Mais peu importe. Malgré ses défauts, malgré ses problèmes, malgré son inaptitude offensive globale, le CF Montréal a remporté un trophée en 2021, et contre son détestable voisin qui plus est. Et ça, ça devrait être suffisant pour nous donner à tous le sourire. Une victoire contre Toronto, en finale de la coupe, c’est pas mal le summum pour le supporter montréalais (pas vrai, Joey?). Pourtant, et c’est là une observation bien personnelle (donc ne vous énervez pas au point de m’envoyer des bêtises via les réseaux sociaux), cela n’a fait que me ramener quelques souvenirs de batailles du passé. Oui, au coup de sifflet final, j’ai jeté un œil dans la tribune Est pour regarder avec un petit sourire en coin les supporters torontois.

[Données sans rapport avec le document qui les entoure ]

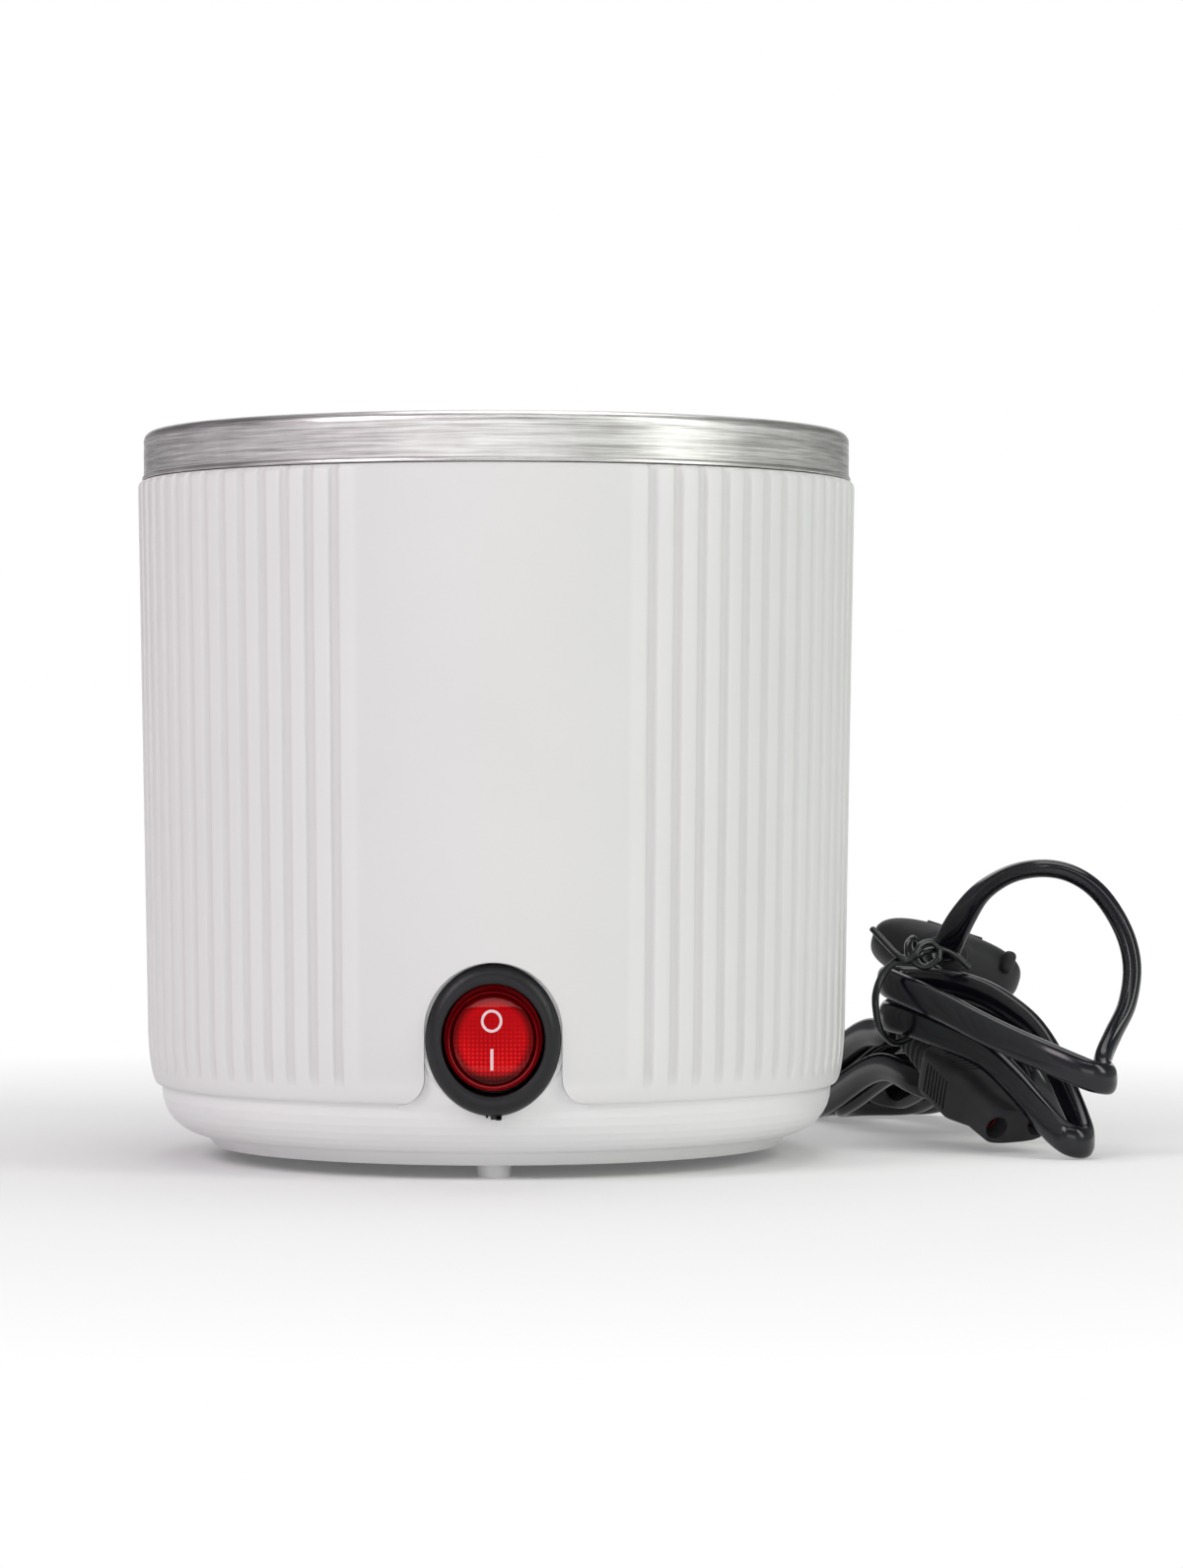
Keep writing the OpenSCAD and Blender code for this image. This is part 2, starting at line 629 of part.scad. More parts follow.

Par contre, j’étais à des années-lumière des émotions vécues autrefois. Montréal a gagné. C’est bien. Mieux que si Montréal avait perdu, c’est certain. Mais quand les co-capitaines ont soulevé le trophée, j’étais content pour eux, pas pour moi. En 2019, à Toronto, quand le verdict est tombé, je me suis mis à expliquer (par une série de cris euphoriques distordus et incompréhensibles) aux locaux que nous étions chez nous dans leur propre stade. Montréal venait en somme de gagner la coupe de l’Univers. Hier, j’avais juste hâte qu’on remette le trophée pour que je puisse rentrer à la maison…
Ceci conclut une saison absolument incroyable pour Viau Park et principalement pour cette chronique. Vous avez été très nombreux à consulter le site cette saison, malgré une baisse marquée dans la quantité du contenu publié. Les « trois constats » n’ont jamais été aussi populaires que cette saison et je vous suis infiniment reconnaissant pour tous vos commentaires, vos partages sur les réseaux sociaux et vos échanges avec moi. Vous êtes tout simplement fantastiques. Espérons que votre club puisse s’en rendre compte un jour.